Thanks, but Moorcock's stories seem more suitable for comic books, movies or video games. There's an especially cheesy scene towards the end of the book where Corum, Elric and Erekosë link arms to 'become one' and slay monsters belonging to some madman who owns a tower that can traverse the planes. Not only does the implementation of the concept beggar belief – Corum is in the middle while the other two wield a sword each at his side, and seem to face no difficulty killing several monsters at once – or that the concept itself is very video-gamey – they are fighting against a sorcerer only whose magic can work in the tower, but when they link arms their magic works as well, but not otherwise – but that this awesome alliance doesn't come about to help Corum in one of the two epic showdowns at the end of the third book, but only to slay a sorcerer, capture his tower and rescue the Companion Eternal, whereafter they all go their own ways.

Reading what I just wrote I'm not sure that I was able to adequately explain my disenchantment with Moorcock's story style. I suppose you can sort of grasp what I was driving at?
 
Thanks, but Moorcock's stories seem more suitable for comic books, movies or video games. There's an especially cheesy scene towards the end of the book where Corum, Elric and Erekosë link arms to 'become one' and slay monsters belonging to some madman who owns a tower that can traverse the planes. Not only does the implementation of the concept beggar belief – Corum is in the middle while the other two wield a sword each at his side, and seem to face no difficulty killing several monsters at once – or that the concept itself is very video-gamey – they are fighting against a sorcerer only whose magic can work in the tower, but when they link arms their magic works as well, but not otherwise – but that this awesome alliance doesn't come about to help Corum in one of the two epic showdowns at the end of the third book, but only to slay a sorcerer, capture his tower and rescue the Companion Eternal, whereafter they all go their own ways.

Reading what I just wrote I'm not sure that I was able to adequately explain my disenchantment with Moorcock's story style. I suppose you can sort of grasp what I was driving at?
I can.
Moorcock was important in the development of fantasy, using anti-heroes as main protagonists, developing the idea of the multiverse etc, but his writing and plots aren't great, and whilst his characters have a bit more complexity than Tolkiens or Howards they still aren't great.
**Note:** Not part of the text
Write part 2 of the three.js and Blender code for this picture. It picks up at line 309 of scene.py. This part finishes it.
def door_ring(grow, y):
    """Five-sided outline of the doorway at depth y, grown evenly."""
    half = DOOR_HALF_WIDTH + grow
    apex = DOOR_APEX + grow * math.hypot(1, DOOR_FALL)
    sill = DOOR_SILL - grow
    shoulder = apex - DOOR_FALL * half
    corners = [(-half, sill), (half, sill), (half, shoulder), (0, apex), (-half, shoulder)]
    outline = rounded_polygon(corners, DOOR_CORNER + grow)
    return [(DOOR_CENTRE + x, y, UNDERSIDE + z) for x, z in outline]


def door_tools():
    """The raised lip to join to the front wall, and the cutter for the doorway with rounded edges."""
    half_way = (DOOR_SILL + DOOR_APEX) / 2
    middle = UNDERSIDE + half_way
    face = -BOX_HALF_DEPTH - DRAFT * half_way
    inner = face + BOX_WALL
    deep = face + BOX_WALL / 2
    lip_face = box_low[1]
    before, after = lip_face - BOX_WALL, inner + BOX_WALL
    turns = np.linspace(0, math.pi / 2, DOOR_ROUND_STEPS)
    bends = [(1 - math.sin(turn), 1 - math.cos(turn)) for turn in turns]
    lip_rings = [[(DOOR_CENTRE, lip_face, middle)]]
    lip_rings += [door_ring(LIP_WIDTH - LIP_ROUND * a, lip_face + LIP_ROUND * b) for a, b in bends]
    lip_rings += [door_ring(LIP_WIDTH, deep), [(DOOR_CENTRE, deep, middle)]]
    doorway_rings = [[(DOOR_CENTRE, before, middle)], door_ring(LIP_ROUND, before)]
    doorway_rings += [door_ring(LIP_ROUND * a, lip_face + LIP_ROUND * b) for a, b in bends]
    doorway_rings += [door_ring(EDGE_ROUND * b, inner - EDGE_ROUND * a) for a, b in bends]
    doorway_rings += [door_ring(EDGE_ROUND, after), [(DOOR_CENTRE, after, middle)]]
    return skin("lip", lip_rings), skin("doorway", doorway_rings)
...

I haven't read any of them in over 20 years.
 
I can.
Moorcock was important in the development of fantasy, using anti-heroes as main protagonists, developing the idea of the multiverse etc, but his writing and plots aren't great, and whilst his characters have a bit more complexity than Tolkiens or Howards they still aren't great.
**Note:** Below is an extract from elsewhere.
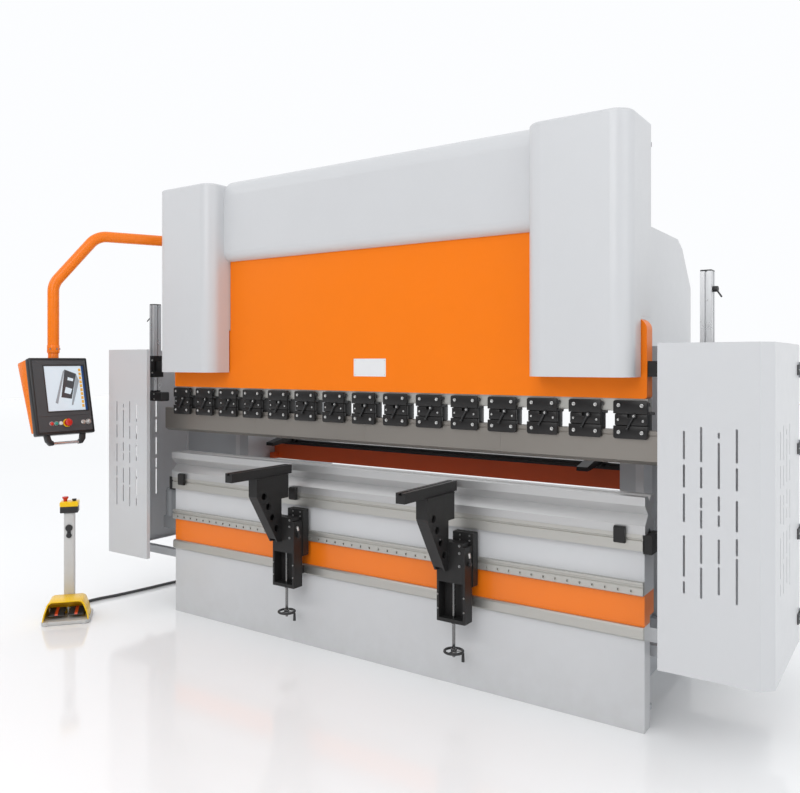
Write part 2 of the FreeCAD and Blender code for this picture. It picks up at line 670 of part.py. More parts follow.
def laser_unit():
    """Grooved post with its optical head, right-hand side."""
    half_x, half_y = LASER_POST_WIDTH / 2, LASER_POST_DEPTH / 2
    head_low, head_high = LASER_HEAD_Z
    post = box(LASER_X - half_x, LASER_X + half_x, -half_y, half_y, head_high + 9, LASER_POST_TOP)
    grooves = []
    for side in (-1, 1):
        y = side * half_y
        grooves.append(box(LASER_X - 4, LASER_X + 4, y - 8, y + 8, head_high + 60, LASER_POST_TOP + 1))
        x = LASER_X + side * half_x
        grooves.append(box(x - 7, x + 7, -4, 4, head_high + 60, LASER_POST_TOP + 1))
    post = post.cut(group(grooves))
    head = box(LASER_X - 107, LASER_X + 43, -35, 35, head_low, head_high)
    neck = box(LASER_X - half_x, LASER_X + half_x, -half_y, half_y, head_high, head_high + 9)
    stop = box(LASER_X + half_x, LASER_X + half_x + 12, -14, 14, 1942, 1974)
    return fuse([post, neck, head, stop])


# ---- side guards ----------------------------------------------------------------------
SLOT_COLUMNS = (
    (1364, (118, 20, 96, 24, 118, 54, 171, 18, 51)),
    (1383, (144, 20, 87, 36, 44, 8, 75, 26, 117, 15, 128)),
    (1363, (25, 16, 186, 29, 62, 14, 47, 50, 100, 12, 113)),
    (1380, (136, 19, 92, 38, 125, 26, 69, 10, 184)),
)


def slot_cutters(place):
    """Vent slots of one panel; place(column) gives the transform of each column."""
    radius = SLOT_WIDTH / 2
    cutters = []
    for column, (top, runs) in enumerate(SLOT_COLUMNS):
        z = float(top)
        for i, run in enumerate(runs):
            if i % 2 == 0:
                body = box(-radius, radius, -10, 10, z - run + radius, z - radius)
                ends = [rod(0, -10, z - radius, radius, 20, (0, 1, 0)),
                        rod(0, -10, z - run + radius, radius, 20, (0, 1, 0))]
                cutter = body.multiFuse(ends)
                cutters.append(place(cutter, column))
            z -= run
    return cutters


def guard_outline():
    """(x, y) outline of the right-hand guard."""
    dx, dy = GUARD_CHAMFER
    rear = GUARD_REAR - 5
    return [
        (GUARD_INNER_X, GUARD_FRONT), (GUARD_OUTER_X - dx, GUARD_FRONT),
        (GUARD_OUTER_X, GUARD_FRONT + dy), (GUARD_OUTER_X, rear), (GUARD_INNER_X, rear),
    ]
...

I haven't read any of them in over 20 years.
The funny thing is that I very much enjoy the works of Tolkien and Robert E. Howard, even though I know Howard's stories are little more than 'barbarian strong, civilised people weak', but there is a vague indefinable sort of poetry to Howard's writing that makes reading them actually enjoyable. I don't tend to have problems with works that were written in the formative years of their genre which may not have aged well such as The Well at the World's End or The Worm Ouroboros.

My issue with Moorcock seems to be that I think he is writing for the wrong medium. I once read an Elric comic book (I don't think it was by Moorcock himself but by someone who was continuing the stories but I could be wrong) and it was fun in a cheesy, campy sort of way (the moody illustrations certainly did help). But those same ideas in a conventional book form I found incongruent and uninspired.
 
Almost done with Bronze Age Mindset by Bronze Age Pervert. I assumed this book was completely underground but it turned out to be widely read by its target audience. It is the truest glorification of naked rightwingedism in its most direct and contemporary form, a sincere and uncompromising ode to pirate fascists bringing destruction for venomous glory.